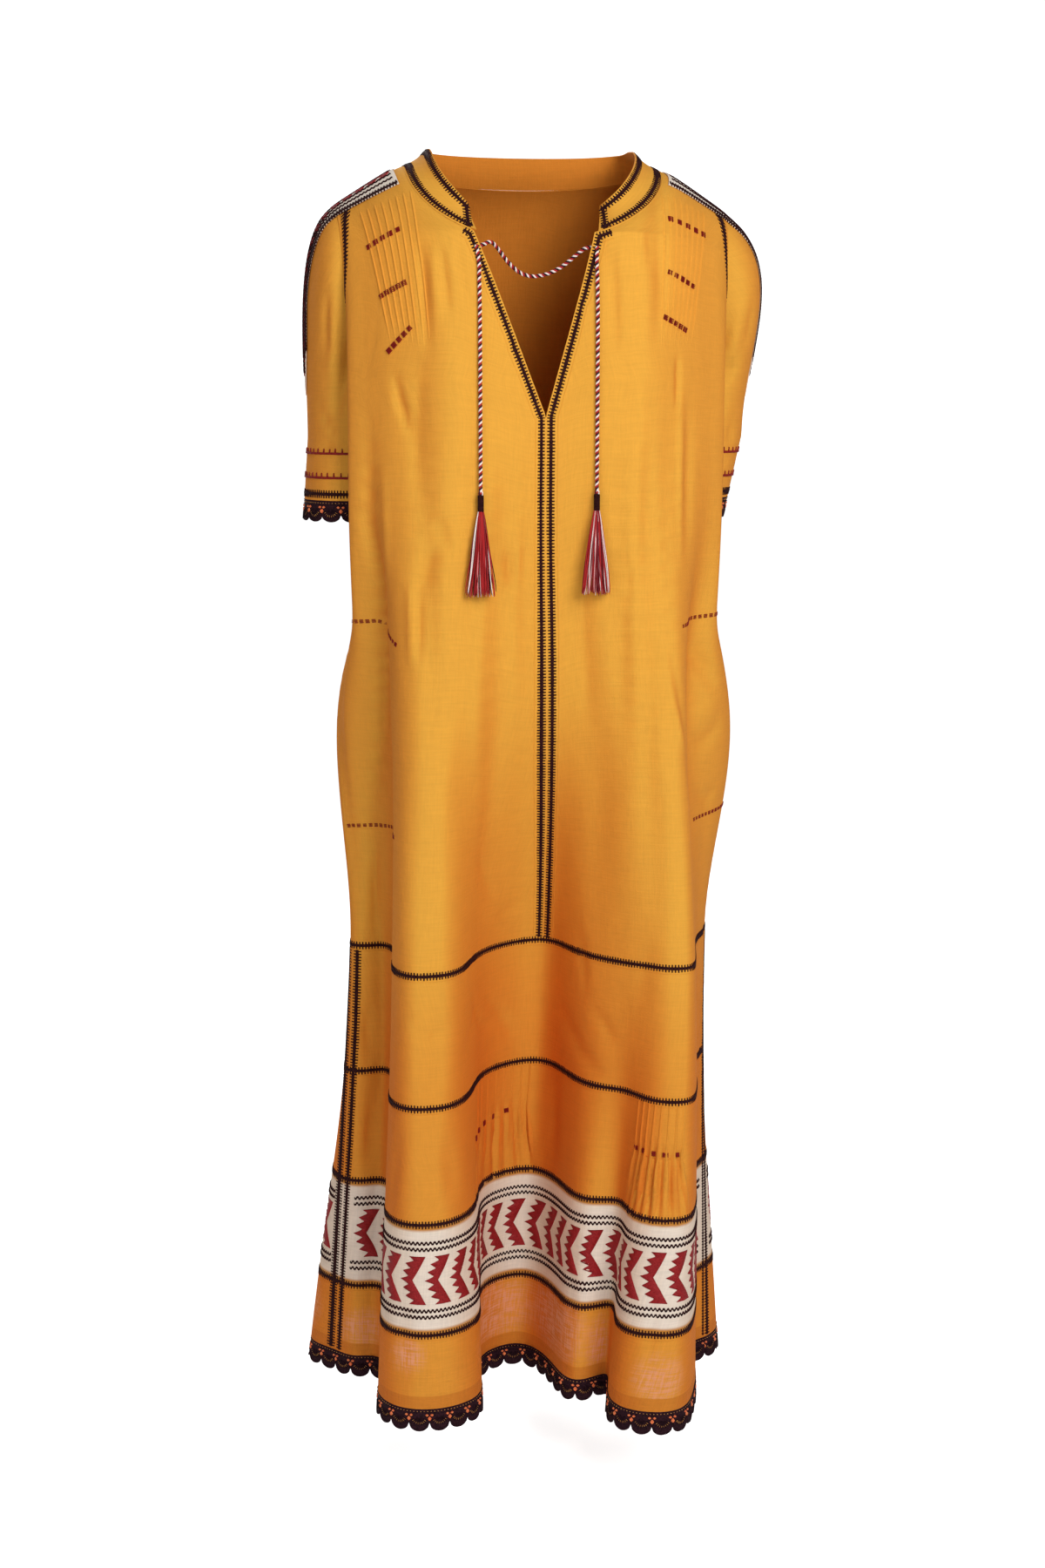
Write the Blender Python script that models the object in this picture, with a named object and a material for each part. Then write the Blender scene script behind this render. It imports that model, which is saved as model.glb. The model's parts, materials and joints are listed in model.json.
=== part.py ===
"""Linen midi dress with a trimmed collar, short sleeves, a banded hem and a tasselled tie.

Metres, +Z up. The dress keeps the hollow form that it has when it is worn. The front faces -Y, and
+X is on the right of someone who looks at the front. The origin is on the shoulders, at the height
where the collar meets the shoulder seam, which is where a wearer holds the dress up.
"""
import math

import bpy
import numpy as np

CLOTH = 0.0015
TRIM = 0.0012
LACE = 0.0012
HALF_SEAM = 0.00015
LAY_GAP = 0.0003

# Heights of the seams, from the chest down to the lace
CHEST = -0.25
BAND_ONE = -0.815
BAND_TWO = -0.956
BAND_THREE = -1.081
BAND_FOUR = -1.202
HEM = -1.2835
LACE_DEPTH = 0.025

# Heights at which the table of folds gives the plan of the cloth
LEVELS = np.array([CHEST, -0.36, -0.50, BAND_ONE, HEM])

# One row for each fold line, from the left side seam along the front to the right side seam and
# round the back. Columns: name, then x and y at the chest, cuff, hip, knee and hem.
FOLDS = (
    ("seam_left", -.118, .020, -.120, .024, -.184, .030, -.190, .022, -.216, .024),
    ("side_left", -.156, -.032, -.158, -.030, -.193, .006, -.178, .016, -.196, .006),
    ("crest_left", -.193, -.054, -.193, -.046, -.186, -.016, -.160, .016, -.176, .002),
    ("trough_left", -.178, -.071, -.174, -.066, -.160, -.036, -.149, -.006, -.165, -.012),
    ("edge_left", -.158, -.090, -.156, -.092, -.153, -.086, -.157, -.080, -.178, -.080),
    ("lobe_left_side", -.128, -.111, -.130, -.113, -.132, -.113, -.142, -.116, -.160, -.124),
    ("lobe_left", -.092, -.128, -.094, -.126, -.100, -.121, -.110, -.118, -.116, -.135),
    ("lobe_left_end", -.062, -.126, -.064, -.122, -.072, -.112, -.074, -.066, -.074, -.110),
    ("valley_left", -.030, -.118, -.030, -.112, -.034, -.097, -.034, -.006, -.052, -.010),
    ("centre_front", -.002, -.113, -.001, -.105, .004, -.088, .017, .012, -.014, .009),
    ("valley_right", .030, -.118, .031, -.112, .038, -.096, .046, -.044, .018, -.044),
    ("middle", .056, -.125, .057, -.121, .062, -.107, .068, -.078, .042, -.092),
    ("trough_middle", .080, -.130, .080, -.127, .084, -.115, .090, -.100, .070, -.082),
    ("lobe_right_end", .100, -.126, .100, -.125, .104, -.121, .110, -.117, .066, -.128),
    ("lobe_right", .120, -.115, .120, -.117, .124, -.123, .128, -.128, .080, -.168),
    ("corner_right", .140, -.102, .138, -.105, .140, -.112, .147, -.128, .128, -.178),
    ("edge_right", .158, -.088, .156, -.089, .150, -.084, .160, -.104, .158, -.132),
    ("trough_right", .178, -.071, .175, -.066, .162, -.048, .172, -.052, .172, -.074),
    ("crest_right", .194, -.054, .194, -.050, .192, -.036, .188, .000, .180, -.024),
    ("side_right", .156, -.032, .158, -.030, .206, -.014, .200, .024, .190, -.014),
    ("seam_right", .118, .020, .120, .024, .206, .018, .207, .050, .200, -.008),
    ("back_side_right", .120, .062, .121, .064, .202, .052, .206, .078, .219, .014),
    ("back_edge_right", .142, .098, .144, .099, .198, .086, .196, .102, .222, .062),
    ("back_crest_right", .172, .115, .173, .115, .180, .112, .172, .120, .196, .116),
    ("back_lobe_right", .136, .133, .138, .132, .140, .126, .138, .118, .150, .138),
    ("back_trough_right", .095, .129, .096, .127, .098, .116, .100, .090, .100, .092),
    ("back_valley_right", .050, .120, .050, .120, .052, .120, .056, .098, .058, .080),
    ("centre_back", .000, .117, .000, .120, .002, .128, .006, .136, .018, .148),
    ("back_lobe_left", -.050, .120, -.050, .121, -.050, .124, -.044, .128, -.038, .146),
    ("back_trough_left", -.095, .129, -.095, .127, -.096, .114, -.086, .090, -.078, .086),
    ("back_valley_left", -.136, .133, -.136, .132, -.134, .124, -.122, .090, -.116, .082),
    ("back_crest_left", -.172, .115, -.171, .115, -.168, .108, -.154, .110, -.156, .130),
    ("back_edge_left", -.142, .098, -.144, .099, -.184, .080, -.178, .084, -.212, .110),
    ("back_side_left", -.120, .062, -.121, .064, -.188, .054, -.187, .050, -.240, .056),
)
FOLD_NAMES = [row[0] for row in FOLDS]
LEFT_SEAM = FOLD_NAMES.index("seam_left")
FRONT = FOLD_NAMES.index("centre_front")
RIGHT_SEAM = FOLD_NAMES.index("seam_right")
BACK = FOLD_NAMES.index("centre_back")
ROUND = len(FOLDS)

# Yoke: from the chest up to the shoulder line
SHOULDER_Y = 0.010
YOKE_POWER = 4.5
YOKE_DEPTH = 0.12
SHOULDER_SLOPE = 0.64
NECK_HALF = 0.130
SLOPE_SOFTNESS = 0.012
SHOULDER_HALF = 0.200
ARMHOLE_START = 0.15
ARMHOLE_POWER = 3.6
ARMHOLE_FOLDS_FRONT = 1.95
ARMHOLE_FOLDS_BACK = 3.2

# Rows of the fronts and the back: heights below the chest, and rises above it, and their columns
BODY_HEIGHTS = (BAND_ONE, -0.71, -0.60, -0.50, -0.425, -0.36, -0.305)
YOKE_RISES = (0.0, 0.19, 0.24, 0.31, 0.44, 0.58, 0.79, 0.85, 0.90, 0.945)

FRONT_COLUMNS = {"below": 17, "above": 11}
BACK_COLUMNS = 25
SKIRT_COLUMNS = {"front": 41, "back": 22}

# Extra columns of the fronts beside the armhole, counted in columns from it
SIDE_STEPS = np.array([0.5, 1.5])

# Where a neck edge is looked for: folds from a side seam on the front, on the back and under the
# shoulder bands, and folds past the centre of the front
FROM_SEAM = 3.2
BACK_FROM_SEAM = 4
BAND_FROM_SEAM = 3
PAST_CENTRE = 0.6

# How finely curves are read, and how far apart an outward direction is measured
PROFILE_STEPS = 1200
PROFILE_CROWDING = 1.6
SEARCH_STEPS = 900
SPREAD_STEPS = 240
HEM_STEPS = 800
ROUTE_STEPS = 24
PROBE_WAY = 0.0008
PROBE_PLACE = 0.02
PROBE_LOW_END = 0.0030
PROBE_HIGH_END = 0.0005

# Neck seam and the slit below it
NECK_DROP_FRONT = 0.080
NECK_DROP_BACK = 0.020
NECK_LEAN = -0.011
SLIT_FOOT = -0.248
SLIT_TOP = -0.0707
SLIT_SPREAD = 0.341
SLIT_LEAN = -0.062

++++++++

> [Problem]
Give the data again, exactly as it stands.

> [Correct output]
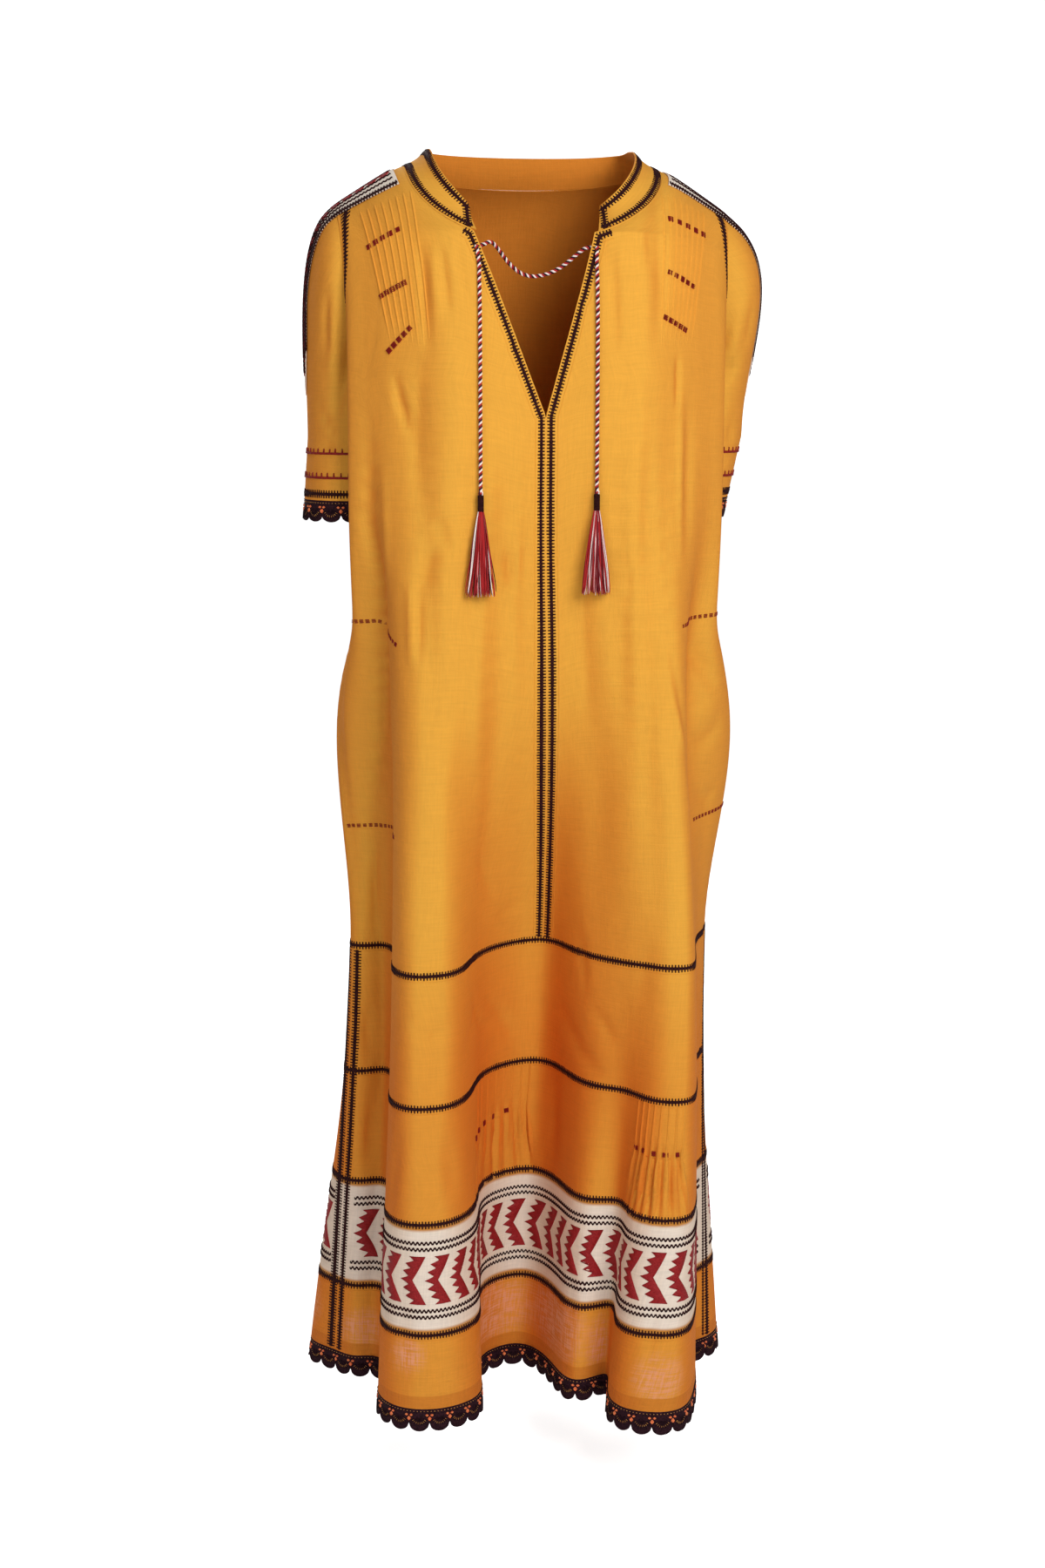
Write the Blender Python script that models the object in this picture, with a named object and a material for each part. Then write the Blender scene script behind this render. It imports that model, which is saved as model.glb. The model's parts, materials and joints are listed in model.json.
=== part.py ===
"""Linen midi dress with a trimmed collar, short sleeves, a banded hem and a tasselled tie.

Metres, +Z up. The dress keeps the hollow form that it has when it is worn. The front faces -Y, and
+X is on the right of someone who looks at the front. The origin is on the shoulders, at the height
where the collar meets the shoulder seam, which is where a wearer holds the dress up.
"""
import math

import bpy
import numpy as np

CLOTH = 0.0015
TRIM = 0.0012
LACE = 0.0012
HALF_SEAM = 0.00015
LAY_GAP = 0.0003

# Heights of the seams, from the chest down to the lace
CHEST = -0.25
BAND_ONE = -0.815
BAND_TWO = -0.956
BAND_THREE = -1.081
BAND_FOUR = -1.202
HEM = -1.2835
LACE_DEPTH = 0.025

# Heights at which the table of folds gives the plan of the cloth
LEVELS = np.array([CHEST, -0.36, -0.50, BAND_ONE, HEM])

# One row for each fold line, from the left side seam along the front to the right side seam and
# round the back. Columns: name, then x and y at the chest, cuff, hip, knee and hem.
FOLDS = (
    ("seam_left", -.118, .020, -.120, .024, -.184, .030, -.190, .022, -.216, .024),
    ("side_left", -.156, -.032, -.158, -.030, -.193, .006, -.178, .016, -.196, .006),
    ("crest_left", -.193, -.054, -.193, -.046, -.186, -.016, -.160, .016, -.176, .002),
    ("trough_left", -.178, -.071, -.174, -.066, -.160, -.036, -.149, -.006, -.165, -.012),
    ("edge_left", -.158, -.090, -.156, -.092, -.153, -.086, -.157, -.080, -.178, -.080),
    ("lobe_left_side", -.128, -.111, -.130, -.113, -.132, -.113, -.142, -.116, -.160, -.124),
    ("lobe_left", -.092, -.128, -.094, -.126, -.100, -.121, -.110, -.118, -.116, -.135),
    ("lobe_left_end", -.062, -.126, -.064, -.122, -.072, -.112, -.074, -.066, -.074, -.110),
    ("valley_left", -.030, -.118, -.030, -.112, -.034, -.097, -.034, -.006, -.052, -.010),
    ("centre_front", -.002, -.113, -.001, -.105, .004, -.088, .017, .012, -.014, .009),
    ("valley_right", .030, -.118, .031, -.112, .038, -.096, .046, -.044, .018, -.044),
    ("middle", .056, -.125, .057, -.121, .062, -.107, .068, -.078, .042, -.092),
    ("trough_middle", .080, -.130, .080, -.127, .084, -.115, .090, -.100, .070, -.082),
    ("lobe_right_end", .100, -.126, .100, -.125, .104, -.121, .110, -.117, .066, -.128),
    ("lobe_right", .120, -.115, .120, -.117, .124, -.123, .128, -.128, .080, -.168),
    ("corner_right", .140, -.102, .138, -.105, .140, -.112, .147, -.128, .128, -.178),
    ("edge_right", .158, -.088, .156, -.089, .150, -.084, .160, -.104, .158, -.132),
    ("trough_right", .178, -.071, .175, -.066, .162, -.048, .172, -.052, .172, -.074),
    ("crest_right", .194, -.054, .194, -.050, .192, -.036, .188, .000, .180, -.024),
    ("side_right", .156, -.032, .158, -.030, .206, -.014, .200, .024, .190, -.014),
    ("seam_right", .118, .020, .120, .024, .206, .018, .207, .050, .200, -.008),
    ("back_side_right", .120, .062, .121, .064, .202, .052, .206, .078, .219, .014),
    ("back_edge_right", .142, .098, .144, .099, .198, .086, .196, .102, .222, .062),
    ("back_crest_right", .172, .115, .173, .115, .180, .112, .172, .120, .196, .116),
    ("back_lobe_right", .136, .133, .138, .132, .140, .126, .138, .118, .150, .138),
    ("back_trough_right", .095, .129, .096, .127, .098, .116, .100, .090, .100, .092),
    ("back_valley_right", .050, .120, .050, .120, .052, .120, .056, .098, .058, .080),
    ("centre_back", .000, .117, .000, .120, .002, .128, .006, .136, .018, .148),
    ("back_lobe_left", -.050, .120, -.050, .121, -.050, .124, -.044, .128, -.038, .146),
    ("back_trough_left", -.095, .129, -.095, .127, -.096, .114, -.086, .090, -.078, .086),
    ("back_valley_left", -.136, .133, -.136, .132, -.134, .124, -.122, .090, -.116, .082),
    ("back_crest_left", -.172, .115, -.171, .115, -.168, .108, -.154, .110, -.156, .130),
    ("back_edge_left", -.142, .098, -.144, .099, -.184, .080, -.178, .084, -.212, .110),
    ("back_side_left", -.120, .062, -.121, .064, -.188, .054, -.187, .050, -.240, .056),
)
FOLD_NAMES = [row[0] for row in FOLDS]
LEFT_SEAM = FOLD_NAMES.index("seam_left")
FRONT = FOLD_NAMES.index("centre_front")
RIGHT_SEAM = FOLD_NAMES.index("seam_right")
BACK = FOLD_NAMES.index("centre_back")
ROUND = len(FOLDS)

# Yoke: from the chest up to the shoulder line
SHOULDER_Y = 0.010
YOKE_POWER = 4.5
YOKE_DEPTH = 0.12
SHOULDER_SLOPE = 0.64
NECK_HALF = 0.130
SLOPE_SOFTNESS = 0.012
SHOULDER_HALF = 0.200
ARMHOLE_START = 0.15
ARMHOLE_POWER = 3.6
ARMHOLE_FOLDS_FRONT = 1.95
ARMHOLE_FOLDS_BACK = 3.2

# Rows of the fronts and the back: heights below the chest, and rises above it, and their columns
BODY_HEIGHTS = (BAND_ONE, -0.71, -0.60, -0.50, -0.425, -0.36, -0.305)
YOKE_RISES = (0.0, 0.19, 0.24, 0.31, 0.44, 0.58, 0.79, 0.85, 0.90, 0.945)

FRONT_COLUMNS = {"below": 17, "above": 11}
BACK_COLUMNS = 25
SKIRT_COLUMNS = {"front": 41, "back": 22}

# Extra columns of the fronts beside the armhole, counted in columns from it
SIDE_STEPS = np.array([0.5, 1.5])

# Where a neck edge is looked for: folds from a side seam on the front, on the back and under the
# shoulder bands, and folds past the centre of the front
FROM_SEAM = 3.2
BACK_FROM_SEAM = 4
BAND_FROM_SEAM = 3
PAST_CENTRE = 0.6

# How finely curves are read, and how far apart an outward direction is measured
PROFILE_STEPS = 1200
PROFILE_CROWDING = 1.6
SEARCH_STEPS = 900
SPREAD_STEPS = 240
HEM_STEPS = 800
ROUTE_STEPS = 24
PROBE_WAY = 0.0008
PROBE_PLACE = 0.02
PROBE_LOW_END = 0.0030
PROBE_HIGH_END = 0.0005

# Neck seam and the slit below it
NECK_DROP_FRONT = 0.080
NECK_DROP_BACK = 0.020
NECK_LEAN = -0.011
SLIT_FOOT = -0.248
SLIT_TOP = -0.0707
SLIT_SPREAD = 0.341
SLIT_LEAN = -0.062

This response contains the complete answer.